If I am deciding whether to spec my wizard in ice, fire, or lightning, I want to know the implications of that. Does one of them get more area effect attacks? Utility powers? Debuff effects? What is the ultimate power at the end of each spec tree? Is the end boss completely immune to one of the three?

There are many designs in which limited information works, but they require other supporting decisions. This is not a case where, all things being equal, vaguer information is better. In most cases, the best option is to present limited information with an option for complete information, plus an option to re-do those decisions somewhere along the way after you see how they work in practice.

Comment author: Desrtopa 30 May 2014 02:16:56AM 0 points [-]

Okay, this is a reply to an old comment from a member who's probably never going to see it, but I've been discussing this recently on the RPGMaker Network forum, so this has been on my mind.

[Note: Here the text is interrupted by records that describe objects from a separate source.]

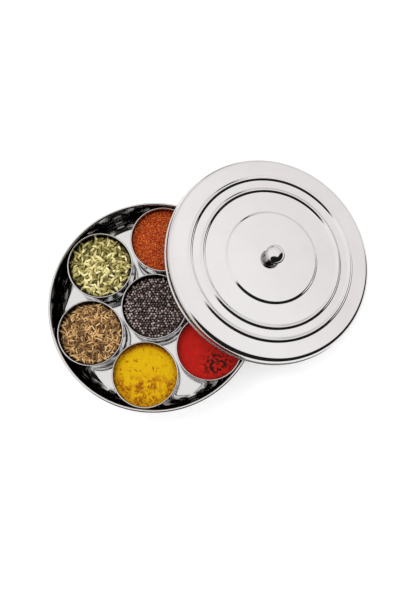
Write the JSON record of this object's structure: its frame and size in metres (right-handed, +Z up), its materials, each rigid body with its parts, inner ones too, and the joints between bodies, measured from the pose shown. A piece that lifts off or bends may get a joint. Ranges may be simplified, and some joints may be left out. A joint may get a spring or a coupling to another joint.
{
  "type": "spice box",
  "caption": "Round polished stainless steel spice box with small round cups of spice standing inside, and a ringed lid with a mushroom knob leaning on its rim.",
  "frame": {"origin": "centre of the underside of the box's flat base", "axes": "+Z up out of the box; +X to the right and +Y away from someone who faces it with the lid leaning at the right and far side"},
  "size_m": [0.3187, 0.256, 0.0676],
  "materials": {
    "box_steel": "mirror polished stainless steel, spun",
    "lid_steel": "mirror polished stainless steel, spun",
    "cup_steel": "bright polished stainless steel",
    "knob_steel": "mirror polished stainless steel, turned",
    "screw_steel": "plain stainless steel",
    "mustard": "dry black mustard seed, matt",
    "coriander": "dry coriander seed, matt",
    "chilli_flakes": "dry coarse chilli, matt",
    "fennel": "dry fennel seed, matt",
    "cumin": "dry cumin seed, matt",
    "turmeric": "dry turmeric powder, matt",
    "chilli_powder": "dry chilli powder, matt"
  },
  "bodies": {
    "box": {"box_body": "box_steel"},
    "lid": {"lid": "lid_steel", "knob": "knob_steel", "knob_screw": "screw_steel", "knob_washer": "screw_steel"},
    "cup_mustard": {"cup_mustard": "cup_steel", "fill_mustard": "mustard"},
    "cup_coriander": {"cup_coriander": "cup_steel", "fill_coriander": "coriander"},
    "cup_chilli_flakes": {"cup_chilli_flakes": "cup_steel", "fill_chilli_flakes": "chilli_flakes"},
    "cup_fennel": {"cup_fennel": "cup_steel", "fill_fennel": "fennel"},
    "cup_cumin": {"cup_cumin": "cup_steel", "fill_cumin": "cumin"},
    "cup_turmeric": {"cup_turmeric": "cup_steel", "fill_turmeric": "turmeric"},
    "cup_chilli_powder": {"cup_chilli_powder": "cup_steel", "fill_chilli_powder": "chilli_powder"}
  },
  "joints": [
    {"name": "lid_lift", "type": "slide", "parent": "box", "child": "lid", "axis": [0, 0, 1], "range_m": [0, 0.15]},
    {"name": "mustard_lift", "type": "slide", "parent": "box", "child": "cup_mustard", "axis": [0, 0, 1], "range_m": [0, 0.012]},
    {"name": "coriander_lift", "type": "slide", "parent": "box", "child": "cup_coriander", "axis": [0, 0, 1], "range_m": [0, 0.004]},
    {"name": "chilli_flakes_lift", "type": "slide", "parent": "box", "child": "cup_chilli_flakes", "axis": [0, 0, 1], "range_m": [0, 0.003]},
    {"name": "fennel_lift", "type": "slide", "parent": "box", "child": "cup_fennel", "axis": [0, 0, 1], "range_m": [0, 0.06]},
    {"name": "cumin_lift", "type": "slide", "parent": "box", "child": "cup_cumin", "axis": [0, 0, 1], "range_m": [0, 0.06]},
    {"name": "turmeric_lift", "type": "slide", "parent": "box", "child": "cup_turmeric", "axis": [0, 0, 1], "range_m": [0, 0.06]},
    {"name": "chilli_powder_lift", "type": "slide", "parent": "box", "child": "cup_chilli_powder", "axis": [0, 0, 1], "range_m": [0, 0.003]}
  ]
}
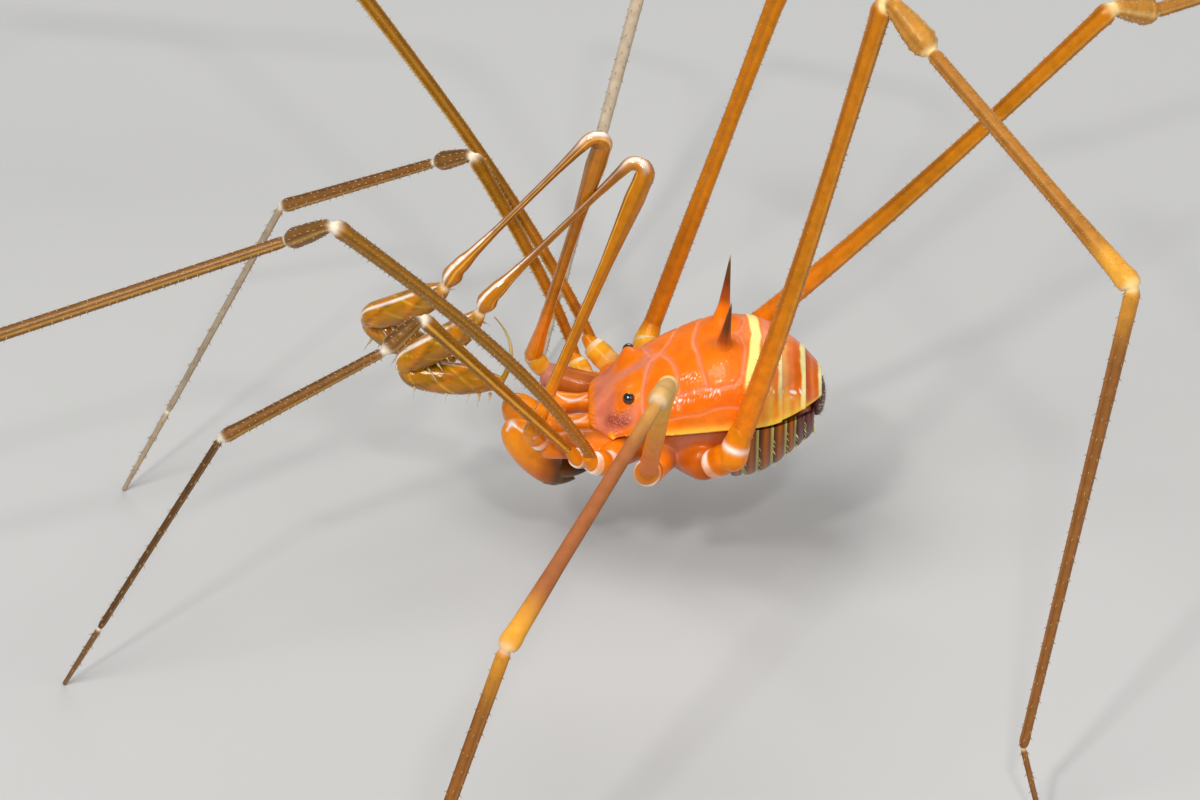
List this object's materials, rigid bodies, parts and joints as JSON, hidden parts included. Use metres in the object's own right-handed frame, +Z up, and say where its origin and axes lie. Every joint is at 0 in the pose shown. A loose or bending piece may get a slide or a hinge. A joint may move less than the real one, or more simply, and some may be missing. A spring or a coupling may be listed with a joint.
{
  "type": "long-palped armoured harvestman",
  "caption": "Still, life-size harvestman in a walking stance, with spined domed back, long folded palps, swollen jaws and long thin legs.",
  "frame": {"origin": "on the floor, below the middle of the animal's bounding box", "axes": "+Z up, the head looks along -X, the animal's left side is towards -Y"},
  "size_m": [0.0702, 0.0388, 0.0236],
  "materials": {
    "back_shield": "glossy orange cuticle with salmon grooves and pale yellow bands",
    "tergites": "orange cuticle with pale yellow hind borders",
    "operculum": "dull purple-brown cuticle with short hairs",
    "belly": "orange-brown cuticle with mauve patches and pale membranes",
    "eye": "wet black",
    "trochanter": "glossy orange cuticle with cream rings",
    "femur": "glossy orange-brown cuticle with fine tubercles",
    "patella": "granular orange-brown cuticle",
    "tibia": "orange-brown cuticle with fine hairs",
    "foot": "brown to pale grey cuticle with fine hairs",
    "palp": "very glossy translucent amber cuticle",
    "chelicera": "very glossy orange cuticle, brown below"
  },
  "bodies": {
    "root": {"anal_operculum": "operculum", "chelicera_left_base": "chelicera", "chelicera_left_hand": "chelicera", "chelicera_right_base": "chelicera", "chelicera_right_hand": "chelicera", "eye_left": "eye", "eye_right": "eye", "free_tergites": "tergites", "leg_left_1_femur": "femur", "leg_left_1_foot": "foot", "leg_left_1_patella": "patella", "leg_left_1_tibia": "tibia", "leg_left_1_trochanter": "trochanter", "leg_left_2_femur": "femur", "leg_left_2_foot": "foot", "leg_left_2_patella": "patella", "leg_left_2_tibia": "tibia", "leg_left_2_trochanter": "trochanter", "leg_left_3_femur": "femur", "leg_left_3_foot": "foot", "leg_left_3_patella": "patella", "leg_left_3_tibia": "tibia", "leg_left_3_trochanter": "trochanter", "leg_left_4_femur": "femur", "leg_left_4_foot": "foot", "leg_left_4_patella": "patella", "leg_left_4_tibia": "tibia", "leg_left_4_trochanter": "trochanter", "leg_right_1_femur": "femur", "leg_right_1_foot": "foot", "leg_right_1_patella": "patella", "leg_right_1_tibia": "tibia", "leg_right_1_trochanter": "trochanter", "leg_right_2_femur": "femur", "leg_right_2_foot": "foot", "leg_right_2_patella": "patella", "leg_right_2_tibia": "tibia", "leg_right_2_trochanter": "trochanter", "leg_right_3_femur": "femur", "leg_right_3_foot": "foot", "leg_right_3_patella": "patella", "leg_right_3_tibia": "tibia", "leg_right_3_trochanter": "trochanter", "leg_right_4_femur": "femur", "leg_right_4_foot": "foot", "leg_right_4_patella": "patella", "leg_right_4_tibia": "tibia", "leg_right_4_trochanter": "trochanter", "palp_left_femur": "palp", "palp_left_patella": "palp", "palp_left_tarsus": "palp", "palp_left_tibia": "palp", "palp_right_femur": "palp", "palp_right_patella": "palp", "palp_right_tarsus": "palp", "palp_right_tibia": "palp", "scutum": "back_shield", "venter": "belly"}
  },
  "joints": []
}
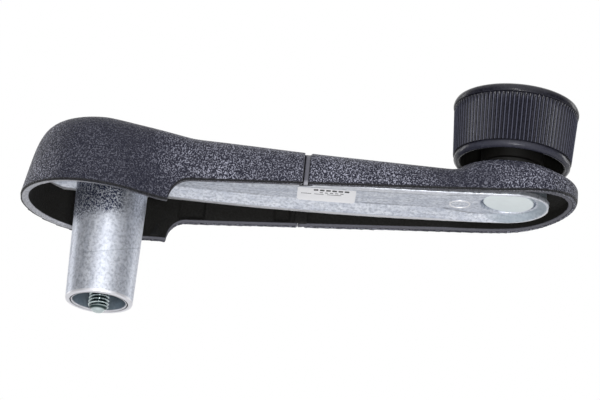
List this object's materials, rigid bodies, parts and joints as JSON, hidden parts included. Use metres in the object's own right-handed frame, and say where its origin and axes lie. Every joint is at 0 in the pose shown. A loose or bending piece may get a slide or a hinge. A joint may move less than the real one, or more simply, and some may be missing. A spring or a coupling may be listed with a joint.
{
  "type": "window crank operator",
  "caption": "Window crank handle: cast zinc arm with a tubular shank and captive screw, grained black cover with a flip-up hub section, and a ribbed turning knob.",
  "frame": {"origin": "centre of the shank's open end, on the hub axis, where the window regulator's spindle enters", "axes": "+X from the hub axis to the knob axis, +Z along the hub axis from the shank's open end towards the knob side, +Y completes the right-handed frame"},
  "size_m": [0.1613, 0.0456, 0.0777],
  "materials": {
    "cast_zinc": "as cast, satin",
    "grained_black": "leather grain",
    "smooth_black": "semi-gloss moulded",
    "plated_steel": "zinc plated",
    "natural_acetal": "moulded",
    "black_acetal": "moulded",
    "label_paper": "plain label"
  },
  "bodies": {
    "arm": {"arm_casting": "cast_zinc", "arm_cover": "grained_black", "hinge_film": "grained_black", "part_label": "label_paper", "knob_stud": "plated_steel", "knob_thrust_washer": "black_acetal", "knob_wave_washer": "plated_steel", "knob_top_washer": "plated_steel", "knob_retaining_ring": "plated_steel"},
    "flap": {"screw_cover": "grained_black"},
    "screw_carrier": {"screw_washer": "plated_steel", "screw_lock_washer": "plated_steel"},
    "screw": {"mounting_screw": "plated_steel", "screw_retainer": "natural_acetal"},
    "knob": {"knob_body": "smooth_black", "knob_cap": "smooth_black", "knob_bushing": "black_acetal"}
  },
  "joints": [
    {"name": "knob_spin", "type": "hinge", "parent": "arm", "child": "knob", "pos_m": [0.115, 0, 0.0567], "axis": [0, 0, 1], "continuous": true},
    {"name": "screw_cover_flip", "type": "hinge", "parent": "arm", "child": "flap", "pos_m": [0.05565, 0, 0.0473], "axis": [0, 1, 0], "range_deg": [0, 90]},
    {"name": "screw_lift", "type": "slide", "parent": "arm", "child": "screw_carrier", "axis": [0, 0, 1], "range_m": [0, 0.0018]},
    {"name": "screw_spin", "type": "hinge", "parent": "screw_carrier", "child": "screw", "pos_m": [0, 0, 0.0374], "axis": [0, 0, 1], "continuous": true}
  ]
}
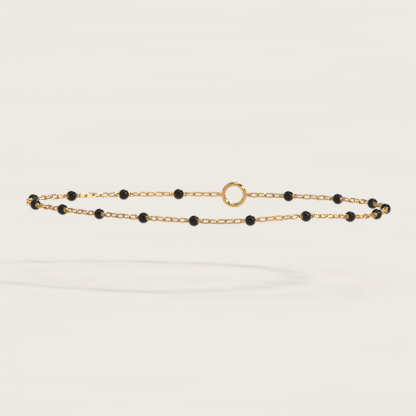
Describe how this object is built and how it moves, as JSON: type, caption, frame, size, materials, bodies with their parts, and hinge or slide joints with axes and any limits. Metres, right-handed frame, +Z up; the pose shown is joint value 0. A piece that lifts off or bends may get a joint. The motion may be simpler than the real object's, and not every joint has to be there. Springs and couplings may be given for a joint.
{
  "type": "beaded anklet",
  "caption": "Worn loop of fine gold cable chain with small round black beads at even steps, closed by a plain ring clasp.",
  "frame": {"origin": "middle of the open hollow that the ankle goes through, in the plane of the loop", "axes": "+X along the loop's long way, towards the front of the ankle; +Y away from the picture's camera; +Z up the leg"},
  "size_m": [0.0821, 0.0672, 0.0059],
  "materials": {
    "gold": "polished gold plate",
    "black_enamel": "glossy black enamel"
  },
  "bodies": {
    "root": {"bead_01": "black_enamel", "bead_02": "black_enamel", "bead_03": "black_enamel", "bead_04": "black_enamel", "bead_05": "black_enamel", "bead_06": "black_enamel", "bead_07": "black_enamel", "bead_08": "black_enamel", "bead_09": "black_enamel", "bead_10": "black_enamel", "bead_11": "black_enamel", "bead_12": "black_enamel", "bead_13": "black_enamel", "bead_14": "black_enamel", "bead_15": "black_enamel", "bead_16": "black_enamel", "bead_17": "black_enamel", "chain_01": "gold", "chain_02": "gold", "chain_03": "gold", "chain_04": "gold", "chain_05": "gold", "chain_06": "gold", "chain_07": "gold", "chain_08": "gold", "chain_09": "gold", "chain_10": "gold", "chain_11": "gold", "chain_12": "gold", "chain_13": "gold", "chain_14": "gold", "chain_15": "gold", "chain_16": "gold", "chain_17": "gold", "chain_18": "gold", "clasp": "gold"}
  },
  "joints": []
}
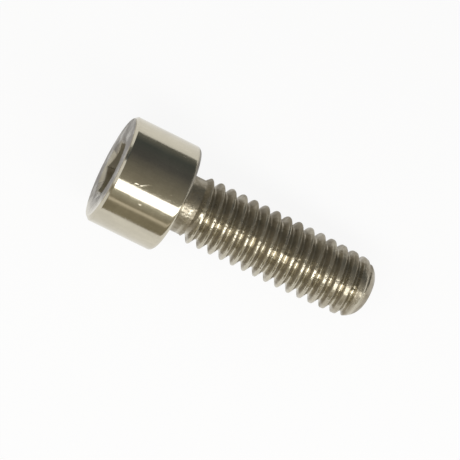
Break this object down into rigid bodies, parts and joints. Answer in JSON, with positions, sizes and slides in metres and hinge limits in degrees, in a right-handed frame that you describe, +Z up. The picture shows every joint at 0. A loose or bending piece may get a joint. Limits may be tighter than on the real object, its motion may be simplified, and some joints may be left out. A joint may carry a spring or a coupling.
{
  "type": "hex socket cap screw",
  "caption": "Metric cap screw with a plain cylindrical head, a hexagonal key socket, a short plain neck and a coarse thread to its rounded end.",
  "frame": {"origin": "on the surface that the screw lies on, under the middle of its bounding box", "axes": "+Z up; +X along the lying screw from its head to its tip, whose axis leans down towards the tip; +Y across it"},
  "size_m": [0.0164, 0.0064, 0.0067],
  "materials": {
    "nickel_plate": "bright nickel plating, lightly worn"
  },
  "bodies": {
    "root": {"cap_screw": "nickel_plate"}
  },
  "joints": []
}
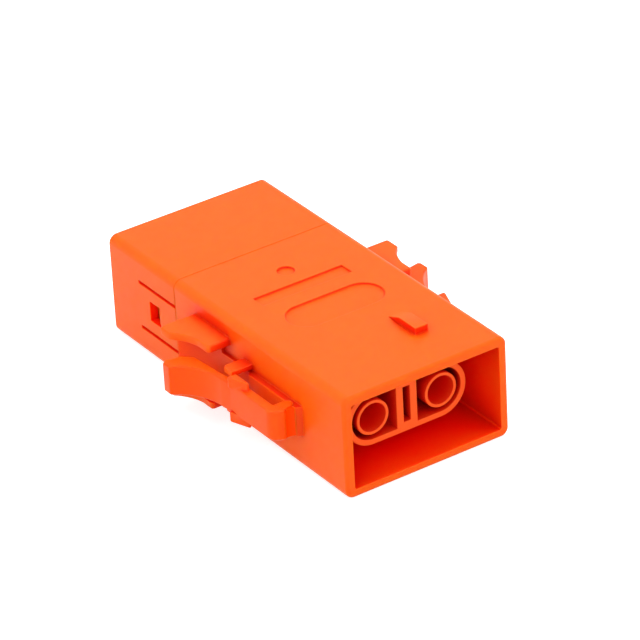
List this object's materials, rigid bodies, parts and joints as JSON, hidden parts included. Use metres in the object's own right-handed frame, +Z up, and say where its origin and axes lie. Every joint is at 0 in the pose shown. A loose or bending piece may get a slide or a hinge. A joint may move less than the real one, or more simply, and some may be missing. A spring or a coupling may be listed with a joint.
{
  "type": "in-line high-voltage power connector plug",
  "caption": "Orange moulded in-line power connector plug: flat rectangular shell with an open mouth, towered contact core, side squeeze latches with guards, clip-on rear cover and wire inlets.",
  "frame": {"origin": "middle of the bottom face's bounding box, on the surface that the plug rests on", "axes": "+Z up, +Y from the open mouth back to the wire inlets, and +X to the right when looking along +Y into the mouth"},
  "size_m": [0.055, 0.0732, 0.0211],
  "materials": {
    "orange_plastic": "satin moulded",
    "carrier_plastic": "fine matt moulded",
    "inner_plastic": "satin moulded",
    "silicone": "matt",
    "plated_copper": "silver-plated, satin",
    "spring_copper": "bright rolled strip"
  },
  "bodies": {
    "housing": {"front_housing": "orange_plastic", "rear_cover": "orange_plastic", "contact_carrier": "carrier_plastic", "contact_lock": "inner_plastic", "interlock_bridge": "plated_copper", "seal_retainer": "inner_plastic", "mating_seal": "silicone", "left_wire_seal": "silicone", "right_wire_seal": "silicone", "left_contact": "plated_copper", "right_contact": "plated_copper", "left_contact_spring": "spring_copper", "right_contact_spring": "spring_copper"},
    "left_latch_arm": {"left_latch": "orange_plastic"},
    "right_latch_arm": {"right_latch": "orange_plastic"}
  },
  "joints": [
    {"name": "left_latch_press", "type": "hinge", "parent": "housing", "child": "left_latch_arm", "pos_m": [-0.0186, -0.0216, 0.0099], "axis": [0, 0, -1], "range_deg": [0, 8], "stiffness_Nm_per_rad": 0.8},
    {"name": "right_latch_press", "type": "hinge", "parent": "housing", "child": "right_latch_arm", "pos_m": [0.0186, -0.0216, 0.0099], "axis": [0, 0, 1], "range_deg": [0, 8], "stiffness_Nm_per_rad": 0.8}
  ]
}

In situations where online competition with other players isn't a major component, I would say that-

Offering the player no information from the beginning of the game, in a situation with branching skill trees or other major tradeoffs where the player can lock themselves into an unwanted gameplay situation due to poorly informed choices is bad game design.

Offering the player full information so they can inform their choices and decide in advance what tradeoffs to make and determine their playstyle in advance is... not terrible game design.

Offering the player limited information from the beginning, with more becoming available over time, through which to direct their growth, without giving them significant opportunity to screw themselves over, or making the game too easy given a total lack of attention to growth direction, that's good game design. It's definitely doable, but it takes finesse. That's what makes it good and not average; there isn't a cut-and-paste way to imitate it.